* start Provided material *
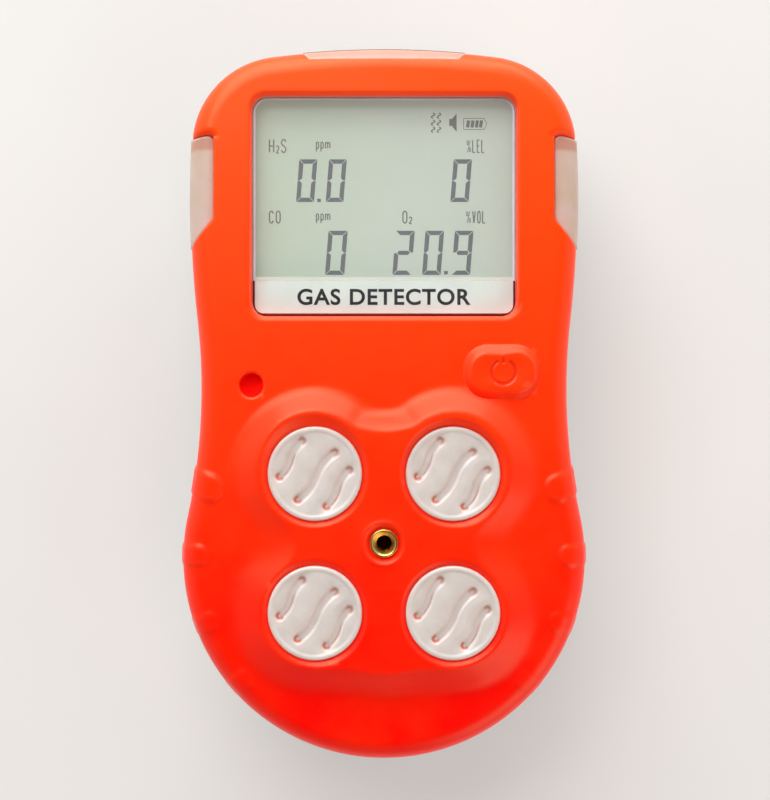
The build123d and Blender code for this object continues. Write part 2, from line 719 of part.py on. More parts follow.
def pin_points():
    """Where the three pins of every sensor stand."""
    return [
        (x + PIN_CIRCLE_R * cos(radians(a)), y + PIN_CIRCLE_R * sin(radians(a)))
        for x, y in SENSORS.values()
        for a in (90, 210, 330)
    ]


def make_sensor_contacts():
    """The gold pins under the sensors, their sockets, and the dust membranes above."""
    with BuildPart() as pins:
        rods(pin_points(), SENSOR_BOARD_TOP_Z + 0.05, SENSOR_TOP_Z - SENSOR_HEIGHT, PIN_R)
    save(pins.part, "sensor_pins")
    with BuildPart() as sockets:
        rods(pin_points(), SENSOR_BOARD_TOP_Z, SENSOR_BOARD_TOP_Z + 2.1, PIN_R + 0.7)
        rods(pin_points(), SENSOR_BOARD_TOP_Z, SENSOR_BOARD_TOP_Z + 2.1, PIN_R + 0.05, Mode.SUBTRACT)
    save(sockets.part, "sensor_sockets")
    with BuildPart() as membranes:
        rods(SENSORS.values(), SEAT_Z, GRILLE_Z, SEAT_R - 0.25)
    save(membranes.part, "membranes")


def make_cal_insert():
    """The brass insert between the sensors, threaded for a calibration cap."""
    centre = [(0, INSERT_Y)]
    with BuildPart() as insert:
        rods(centre, INSERT_TOP_Z - INSERT_LENGTH, INSERT_TOP_Z, INSERT_R)
        rods(centre, INSERT_TOP_Z - INSERT_LENGTH, INSERT_TOP_Z, INSERT_BORE_R, Mode.SUBTRACT)
        chamfer(insert.edges().filter_by(GeomType.CIRCLE).group_by(Axis.Z)[-1], 0.4)
    save(insert.part, "cal_insert")


# Boards and battery ----------------------------------------------------------------------------


def make_main_board():
    """The board behind the display, with what stands on its underside, and its screws."""
    with BuildPart() as board:
        prism(outline(-WALL - 0.6), BOARD_Z, BOARD_TOP_Z)
        block((-TOP_Y, -2 * TOP_Y, BOARD_Z), (TOP_Y, -0.8, BOARD_TOP_Z), Mode.SUBTRACT)
        rods(both_sides(CASE_SCREWS), BOARD_Z, BOARD_TOP_Z, CASE_BOSS_R + 0.5, Mode.SUBTRACT)
        rods(both_sides(BOARD_SCREWS), BOARD_Z, BOARD_TOP_Z, 0.95, Mode.SUBTRACT)
    save(board.part, "main_board")
    with BuildPart() as chips:
        for x, y, width, height, thick in MAIN_CHIPS:
            with Locations((x, y, BOARD_Z - thick)):
                Box(width, height, thick, align=BOTTOM)
    save(chips.part, "main_board_chips")
    with BuildPart() as screws:
        rods(both_sides(BOARD_SCREWS), BOARD_Z, BOARD_TOP_Z + BOARD_SCREW_LENGTH, BOARD_SCREW_R)
        rods(both_sides(BOARD_SCREWS), BOARD_Z - BOARD_HEAD_THICK, BOARD_Z, BOARD_HEAD_R)
    save(screws.part, "board_screws")


def make_sensor_board():
    """The board under the sensors, its chips, and the connector up to the main board."""
    with BuildPart() as board:
        block((-21, -43, SENSOR_BOARD_Z), (21, 6.5, SENSOR_BOARD_TOP_Z))
        block((-8, -55, SENSOR_BOARD_Z), (8, -43, SENSOR_BOARD_TOP_Z))
        block((-4.6, -56, SENSOR_BOARD_Z), (4.6, -50.2, SENSOR_BOARD_TOP_Z), Mode.SUBTRACT)
    save(board.part, "sensor_board")
    with BuildPart() as chips:
        for x, y, size, thick in SENSOR_CHIPS:
            with Locations((x, y, SENSOR_BOARD_TOP_Z)):
                Box(size, size, thick, align=BOTTOM)
    save(chips.part, "sensor_board_chips")
    with BuildPart() as connector:
        block((-9, 0.8, SENSOR_BOARD_TOP_Z), (9, 5.4, BOARD_Z))
    save(connector.part, "board_connector")


def make_battery():
    """The flat cell in the bulge, on its foam pad."""
    with BuildPart() as battery:
        low = (-BATTERY_HALF, BATTERY_Y[0], BATTERY_Z[0])
        block(low, (BATTERY_HALF, BATTERY_Y[1], BATTERY_Z[1]))
        fillet(battery.edges().filter_by(Axis.Z), 2.0)
    save(battery.part, "battery_pack")
    with BuildPart() as pad:
        block((-PAD_HALF, PAD_Y[0], BACK_WALL), (PAD_HALF, PAD_Y[1], BATTERY_Z[0]))
    save(pad.part, "battery_pad")


def make_vibration_motor():
    """The motor under the main board, its eccentric weight and the holder."""
    y, z = MOTOR_Y, MOTOR_Z
    with BuildPart() as motor:
        cross_rod(MOTOR_HALF, y, z, MOTOR_R, x=MOTOR_X)
        cross_rod(SHAFT_HALF, y, z, SHAFT_R, x=SHAFT_X)
    save(motor.part, "vibration_motor")
    with BuildPart() as weight:
        cross_rod(WEIGHT_HALF, y, z, WEIGHT_R, x=WEIGHT_X)
        low = (WEIGHT_X - 2.3, y - 4, z + WEIGHT_CUT_Z)
        block(low, (WEIGHT_X + 2.7, y + 4, z + 4), Mode.SUBTRACT)
        cross_rod(WEIGHT_HALF, y, z, SHAFT_R + 0.04, Mode.SUBTRACT, x=WEIGHT_X)
    save(weight.part, "vibration_weight")
    with BuildPart() as holder:
        low = (HOLDER_X[0], y - HOLDER_HALF, HOLDER_LOW_Z)
        block(low, (HOLDER_X[1], y + HOLDER_HALF, BOARD_Z))
        cross_rod(MOTOR_HALF + 0.5, y, z, MOTOR_R + 0.02, Mode.SUBTRACT, x=MOTOR_X)
    save(holder.part, "motor_holder")


def make_charge_socket():
    """The socket shell with its tongue, set into the sensor board."""
    with BuildPart() as socket:
        near, far = SOCKET_Y
        low, high = SOCKET_Z
        inner = SOCKET_HALF - SOCKET_WALL
        block((-SOCKET_HALF, near, low), (SOCKET_HALF, far, high))
        mouth = (-inner, near - 0.1, low + SOCKET_WALL)
        block(mouth, (inner, far - 1, high - SOCKET_WALL), Mode.SUBTRACT)
        block((-TONGUE_HALF, near + 1, low + 1.25), (TONGUE_HALF, far - 1, high - 1.25))
    save(socket.part, "charge_socket")


def make_port_flap():
    """The rubber cover of the charging port, hung from a pin above it."""
    y, z = FLAP_AXIS
    tray = body(0, BACK_Z, SPLIT_Z, bottom_r=BACK_EDGE_R)
    with BuildPart() as plate:
        block((-FLAP_HALF, -2 * TAIL_R, FLAP_LOW_Z), (FLAP_HALF, TAIL_Y, FLAP_HIGH_Z))
        add(tray, mode=Mode.INTERSECT)
        prism(outline(-FLAP_THICK), REST_Z, SPLIT_Z, Mode.SUBTRACT)
    with BuildPart() as flap:
        add(plate.part)
        neck = (-FLAP_BARREL_HALF, y - FLAP_BARREL_R, FLAP_HIGH_Z - 0.2)
        block(neck, (FLAP_BARREL_HALF, y + 0.3, z))
        tongue = (-FLAP_TONGUE_HALF, y - 0.1, PORT_LOW_Z + 0.55)
        block(tongue, (FLAP_TONGUE_HALF, y + 1.5, PORT_HIGH_Z - 0.65))
        cross_rod(FLAP_BARREL_HALF, y, z, FLAP_BARREL_R)
        cross_rod(FLAP_BARREL_HALF + 1, y, z, FLAP_PIN_R + 0.05, Mode.SUBTRACT)
    save(flap.part, "port_flap")
    with BuildPart() as pin:
        cross_rod(FLAP_PIN_HALF, y, z, FLAP_PIN_R)
    save(pin.part, "flap_pin")


# Fasteners and back -----------------------------------------------------------------------------


def make_case_fasteners():
    """The six case screws with their star recesses, and the inserts that they turn in."""
    points = both_sides(CASE_SCREWS)
    with BuildPart() as screws:
        head_low, head_high = SCREW_HEAD_Z
        rods(points, head_low, head_high, SCREW_HEAD_R)
        rods(points, head_high, SPLIT_Z + SCREW_INSERT_LENGTH - 0.5, SCREW_R)
        with BuildSketch(Plane.XY.offset(head_low)):
            with Locations(*points):
                RegularPolygon(STAR_R, 6)
        extrude(amount=STAR_R, mode=Mode.SUBTRACT)
    save(screws.part, "case_screws")
    with BuildPart() as inserts:
        top = SPLIT_Z + SCREW_INSERT_LENGTH
        rods(points, SPLIT_Z, top, SCREW_INSERT_R)
        rods(points, SPLIT_Z, top, SCREW_R + 0.05, Mode.SUBTRACT)
    save(inserts.part, "case_inserts")


def make_rear_label():
    """A plain plate in the recess of the bulge."""
    with BuildPart() as label:
        half = PLATE_HALF - PLATE_GAP
        low = (-half, PLATE_Y[0] + PLATE_GAP, REST_Z + 0.1)
        block(low, (half, PLATE_Y[1] - PLATE_GAP, PLATE_DEPTH))
        fillet(label.edges().filter_by(Axis.Z), 1.0)
    save(label.part, "rear_label")


def make_clip_base():
    """The clip's plate on the back, with an ear each side for the pin, and its screws."""
    y, z = CLIP_PIVOT_Y, CLIP_PIVOT_Z
    ear_x = CLIP_BASE_HALF - 1
    with BuildPart() as base:
        block((-CLIP_BASE_HALF, 14, CLIP_BASE_Z), (CLIP_BASE_HALF, 50, BACK_Z))
        fillet(base.edges().filter_by(Axis.Z), 2.0)
        for x in (-CLIP_BASE_HALF, ear_x):
            block((x, y - CLIP_EAR_R, z), (x + 1, y + CLIP_EAR_R, CLIP_BASE_Z))
            cross_rod(0.5, y, z, CLIP_EAR_R, x=x + 0.5)
        cross_rod(2 * CLIP_BASE_HALF, y, z, CLIP_PIN_R + 0.01, Mode.SUBTRACT)
        rods(CLIP_SCREWS, CLIP_BASE_Z, BACK_Z, CLIP_SINK_R - 1, Mode.SUBTRACT)
        with Locations([(x, sy, CLIP_BASE_Z + 0.5) for x, sy in CLIP_SCREWS]):
            Cone(CLIP_SINK_R, CLIP_SINK_R - 1, 1.0, mode=Mode.SUBTRACT)
    save(base.part, "clip_base")
    with BuildPart() as screws:
        rods(CLIP_SCREWS, CLIP_BASE_Z + 0.95, 11.8, CLIP_SCREW_R)
        with Locations([(x, sy, CLIP_BASE_Z + 0.5) for x, sy in CLIP_SCREWS]):
            Cone(CLIP_SCREW_R + 1, CLIP_SCREW_R, 1.0)
    save(screws.part, "clip_screws")


def make_clip_arm():
    """The clip's spring-loaded arm: a flat lever, a toothed jaw and an ear each side."""
    y, z = CLIP_PIVOT_Y, CLIP_PIVOT_Z
    half = CLIP_ARM_HALF
    with BuildPart() as arm:
        block((-half, CLIP_JAW_Y, REST_Z), (half, CLIP_THUMB_Y, CLIP_ARM_THICK))
        fillet(arm.edges().filter_by(Axis.Z).group_by(Axis.Y)[-1], 4.0)
        block((-half, CLIP_JAW_Y, REST_Z), (half, CLIP_JAW_Y + CLIP_ARM_THICK, CLIP_BASE_Z - 0.3))
        for x in (-half, half - CLIP_ARM_THICK):
            block((x, y - CLIP_EAR_R, REST_Z), (x + CLIP_ARM_THICK, y + CLIP_EAR_R, z))
            cross_rod(CLIP_ARM_THICK / 2, y, z, CLIP_EAR_R, x=x + CLIP_ARM_THICK / 2)
        # teeth along the jaw's edge
        with BuildSketch(Plane.XZ.offset(-CLIP_JAW_Y - 2)):
            with Locations([(-half + 2 + 2 * i, CLIP_BASE_Z - 0.3) for i in range(7)]):
                RegularPolygon(0.9, 3, rotation=-90)
        extrude(amount=3, mode=Mode.SUBTRACT)
        cross_rod(half + 1, y, z, CLIP_PIN_R + 0.05, Mode.SUBTRACT)
        rods(CLIP_SCREWS, REST_Z, CLIP_ARM_THICK, CLIP_BOSS_R, Mode.SUBTRACT)
    save(arm.part, "clip_arm")


def make_clip_pin_and_spring():
    """The pin with its two heads, and the torsion spring wound on it."""
    y, z = CLIP_PIVOT_Y, CLIP_PIVOT_Z
    head_x = CLIP_BASE_HALF + 0.4
    with BuildPart() as pin:
        cross_rod(CLIP_BASE_HALF, y, z, CLIP_PIN_R)
        for x in (-head_x, head_x):
            cross_rod(0.4, y, z, CLIP_HEAD_R, x=x)
    save(pin.part, "clip_pin")
    with BuildPart() as spring:
        near = SPRING_HALF - SPRING_WIRE
        cross_rod(SPRING_HALF, y, z, SPRING_R)
        block((near, y, z + SPRING_BORE_R), (SPRING_HALF, y + SPRING_LEG, z + SPRING_R))
        block((-SPRING_HALF, y, z - SPRING_R), (-near, y + SPRING_LEG, z - SPRING_BORE_R))
        cross_rod(SPRING_HALF + 1, y, z, SPRING_BORE_R, Mode.SUBTRACT)
    save(spring.part, "clip_spring")


def main():
    """Makes every piece."""
    make_front_shell()
    make_rear_cover()
    make_housing_seal()
    make_alarm_windows()
    make_display()
    make_power_button()
    make_buzzer()
    for name, centre in SENSORS.items():
        make_grille(name, centre)
        make_sensor(name, centre)
    make_sensor_contacts()
    make_cal_insert()
    make_main_board()
    make_sensor_board()
    make_battery()
    make_vibration_motor()
    make_charge_socket()
    make_port_flap()
    make_case_fasteners()
    make_rear_label()
    make_clip_base()
    make_clip_arm()
    make_clip_pin_and_spring()


main()
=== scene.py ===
"""Looks of the portable gas detector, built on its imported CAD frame.

Shapes are worked out in millimetres in the CAD's frame, and stored in metres.
"""
import json
import math

import bpy
import numpy as np
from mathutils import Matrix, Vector, kdtree
from mathutils.geometry import delaunay_2d_cdt


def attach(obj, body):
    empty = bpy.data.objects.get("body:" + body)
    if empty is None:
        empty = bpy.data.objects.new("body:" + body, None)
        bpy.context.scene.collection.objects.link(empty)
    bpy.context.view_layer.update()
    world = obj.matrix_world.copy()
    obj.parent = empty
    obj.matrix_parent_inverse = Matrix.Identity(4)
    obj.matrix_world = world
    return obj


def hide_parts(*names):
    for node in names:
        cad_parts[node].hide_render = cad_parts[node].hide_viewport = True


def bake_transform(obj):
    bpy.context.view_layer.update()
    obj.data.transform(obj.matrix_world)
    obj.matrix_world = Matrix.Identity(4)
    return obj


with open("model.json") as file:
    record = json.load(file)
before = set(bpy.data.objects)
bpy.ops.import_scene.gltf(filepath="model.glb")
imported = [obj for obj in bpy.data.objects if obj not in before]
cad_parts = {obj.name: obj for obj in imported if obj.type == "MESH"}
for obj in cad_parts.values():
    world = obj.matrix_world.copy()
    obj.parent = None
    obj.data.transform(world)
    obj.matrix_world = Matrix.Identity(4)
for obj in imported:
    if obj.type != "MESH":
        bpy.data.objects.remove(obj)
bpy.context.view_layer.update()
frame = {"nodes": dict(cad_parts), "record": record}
NODES = frame["nodes"]
MM = 0.001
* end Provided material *
### Your objective
In the listing above, locate the line containing "cad_parts[node].hide_render = cad_parts[node].hide_viewport" and the line containing "imported = [obj". Extract those two lines and every line between them, exactly as written, and only those.

### Output for this exercise
        cad_parts[node].hide_render = cad_parts[node].hide_viewport = True


def bake_transform(obj):
    bpy.context.view_layer.update()
    obj.data.transform(obj.matrix_world)
    obj.matrix_world = Matrix.Identity(4)
    return obj


with open("model.json") as file:
    record = json.load(file)
before = set(bpy.data.objects)
bpy.ops.import_scene.gltf(filepath="model.glb")
imported = [obj for obj in bpy.data.objects if obj not in before]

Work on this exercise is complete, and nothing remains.